In summary, the Koide mass relation, discovered in 1982, relates the masses of charged leptons and has been expanded to include neutrinos, allowing for the prediction of their masses. This relation is based on a circulant matrix operator and has been found to be accurate in predicting the masses of the charged leptons. It also provides insight into the composition of leptons as composite particles made up of colored subparticles or preons. Further research is needed to fully understand the implications of this relation and its potential for predicting the masses of neutrinos.
  • #36
CarlB said:
I can't figure out that notation, maybe it's my browser (Fireforx).

Meanwhile, in my quest to get into grad school, I just got back my results for the physics GRE test; I maxed it out, 990 out of 990. If nothing else, it means that my applications will be carefully read.

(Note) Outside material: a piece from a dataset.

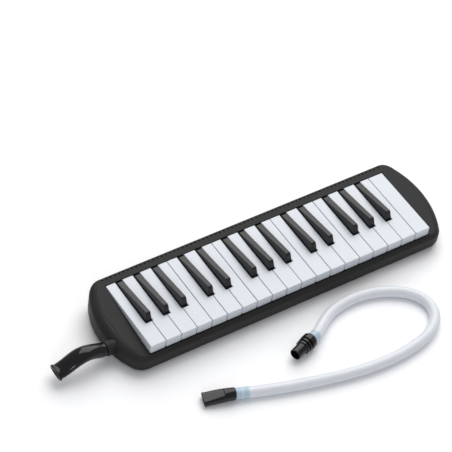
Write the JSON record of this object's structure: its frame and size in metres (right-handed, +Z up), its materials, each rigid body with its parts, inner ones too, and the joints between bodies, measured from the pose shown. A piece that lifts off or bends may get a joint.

Hmm do you need the GRE for graduate too? I thought it was for undergraduate? While it is important in any case, it is not the same to be in the 1% top sample of all the physics undergrads that the 1% of all the physics grads. Absolute congratulations, of course.

The notation is:

square root of a n-tuple (term by term)
average of the tuple (thus a single term)
square of it

equal to

one half of
average of the same n-tuple.

If instead of one-half, we put unity, then the only solution is the degenerated one. The -arguable- advantage of the notation is that it hiddens the number of generations.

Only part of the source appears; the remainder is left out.